American astronomer who co-discovered (1960), the first optical identification of a quasi-stellar radio source (quasar), a star-like object that is a strong emitter of radio waves.


Allan Rex Sandage

Although interrupted by two years’ service in the Navy during WWII, Allan Sandage finished his batchelor’s degree in physics at the University of Illinois, and then pursued postgraduate study under Walter Baade at the California Institute of Technology to receive his Ph.D. in 1953.

By 1952, Allan Sandage was also a graduate student assistant, on the research staff at the Mt. Wilson and Palomar Observatories, at Pasadena, California. He began his work there under Edwin P. Hubble, the “father of observational cosmology.” Dr. Sandage remained there for the rest of his career, which culminated decades later as Astronomer Emeritus.

Following his mentor’s death in 1953, Sandage continued with Hubble’s passion to study the expansion of the universe. Periodically (with Gustav Tammann), he updated the estimated value of the Hubble constant. Further, Sandage tried to establish a value for the deceleration parameter.

Seeking to determine the age of the oldest objects known, Sandage measured the ages and evolution of globular clusters. He also calibrated the “standard candles” used to establish the distances of remote galaxies. As a result of his continuing efforts in observational cosmology, through the decades, the age of the universe has been measured progressively more and accurately.

Photo of quasar 3C-48 and its stellar neighborhood in an optical photo
Quasar 3C-48 center, shown in its starfield (optical photo 2014). (source)

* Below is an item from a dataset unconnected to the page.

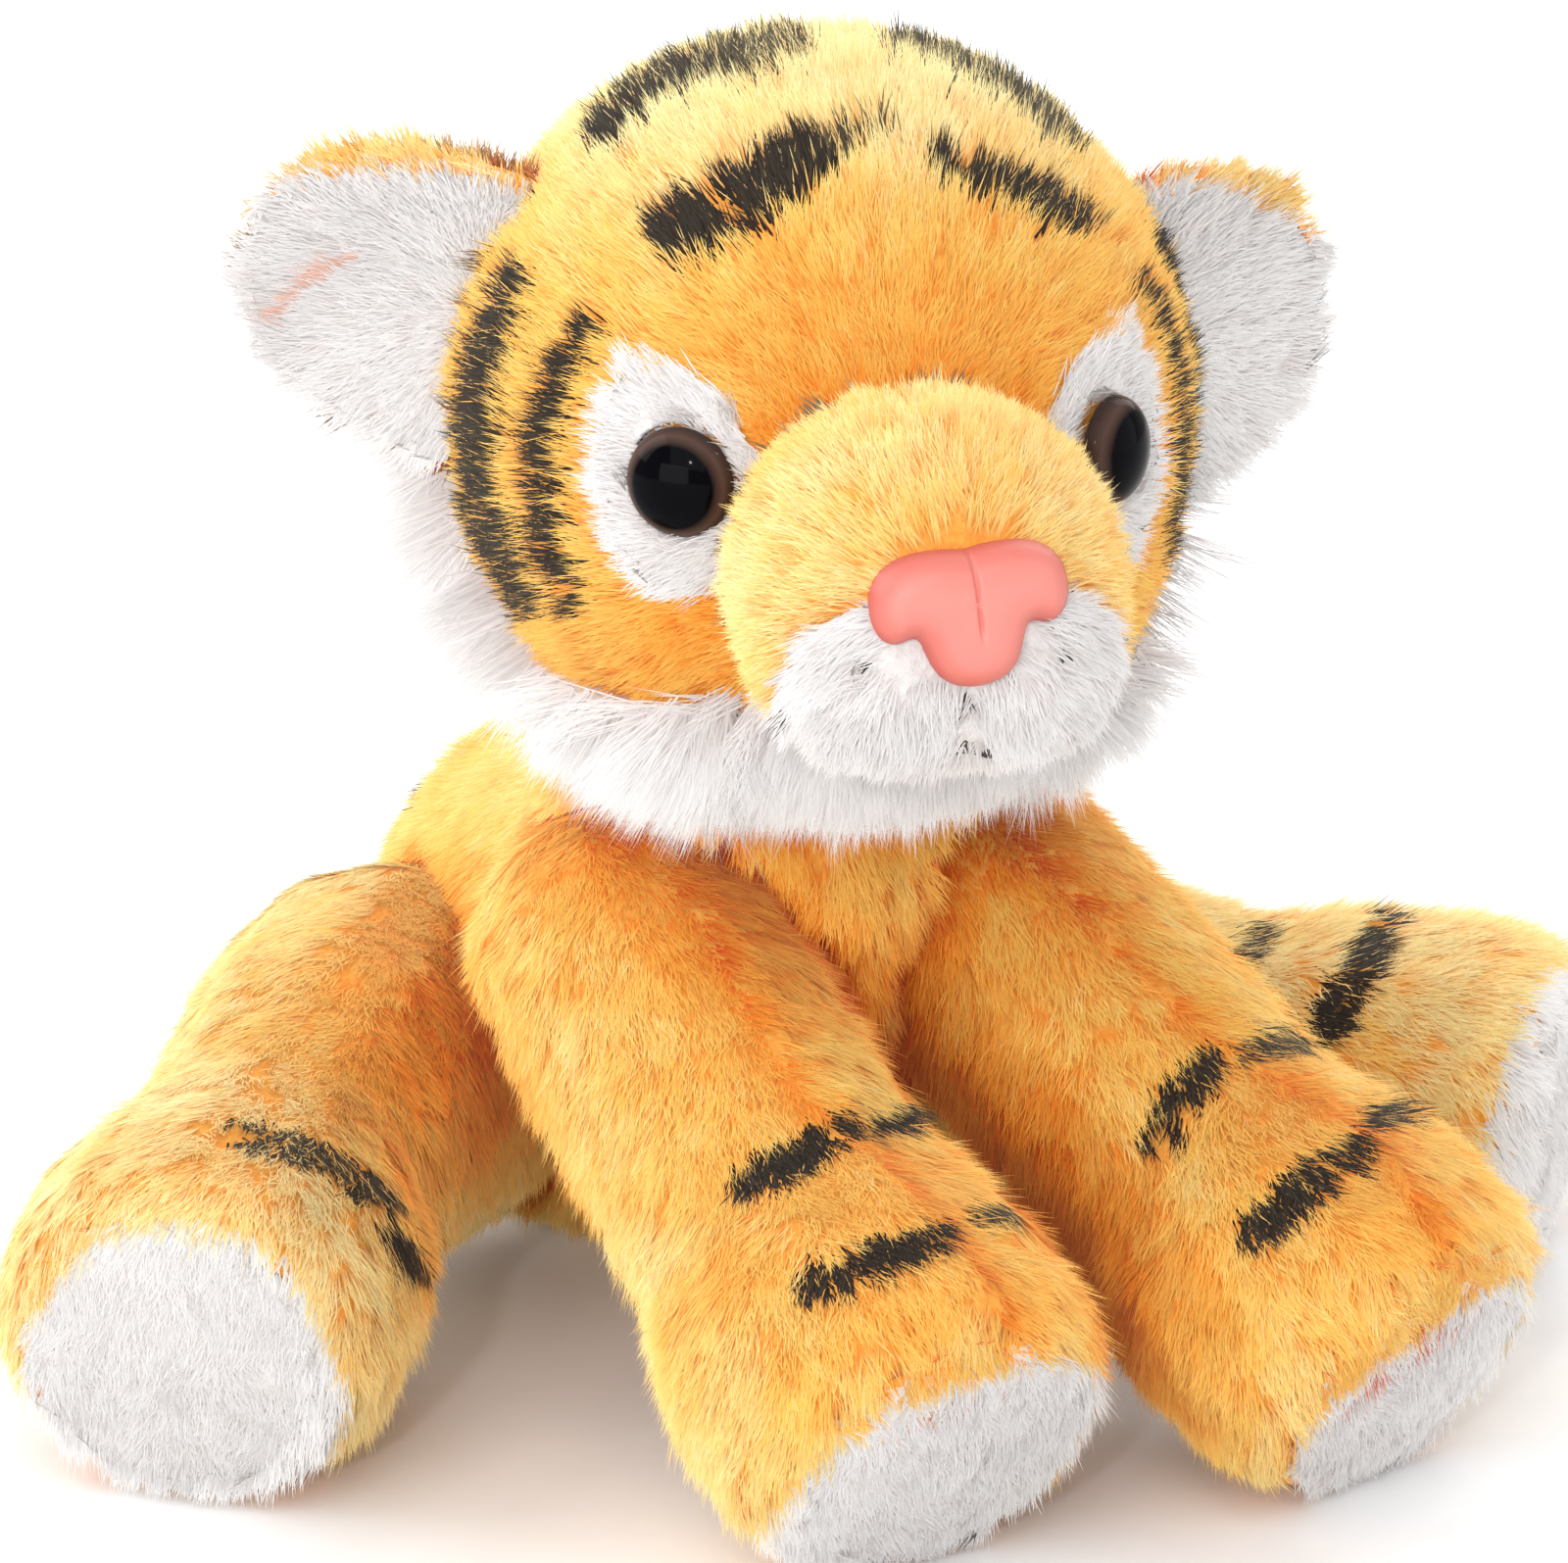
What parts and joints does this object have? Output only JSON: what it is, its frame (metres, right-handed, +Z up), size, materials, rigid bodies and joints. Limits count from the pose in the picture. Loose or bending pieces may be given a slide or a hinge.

In 1960, Dr. Allan Sandage, with his junior colleague, Thomas Matthews, made the first* optical identification of what later became known as a quasar. He had found that there was a faint optical object with an extraordinary spectrum at the position of the compact radio source 3C 48 in the constellation Virgo. This faint quasi-stellar object was emitting more intense radio waves and ultraviolet radiation than a typical star. (Maarten Schmidt subsequently explained (1963) the unusual spectrum as due to a huge red-shift of the hydrogen lines. It had a redshift of 0.367 (about 37%), making it one of the highest redshift sources then known. This suggested the quasar was moving exceptionally fast (30,000 miles per second) and therefore was extremely distant (3 billion light-years away) and luminous as hundreds of galaxies.)

Eventually, Sandage documented many more quasars, finding they are predominantly “radio-quiet” (99%).

Through his long career, Dr. Sandage’s contributions were prolific, following research interests in stellar evolution, observational cosmology, quasars, galaxy formation and  galaxy evolution. He published more than four hundred research papers, authored five books, and was Associate Editor of the Annual Review of Astronomy and Astrophysics.

Dr. Sandage was honored with the 1970 President’s National Medal of Science, “For bringing the very limits of the universe within the reach of man’s awareness and unraveling the evolution of stars and galaxies—their origins and ages, distances and destinies.” The medal was presented by President Nixon at a White House Ceremony on 21 May 1971.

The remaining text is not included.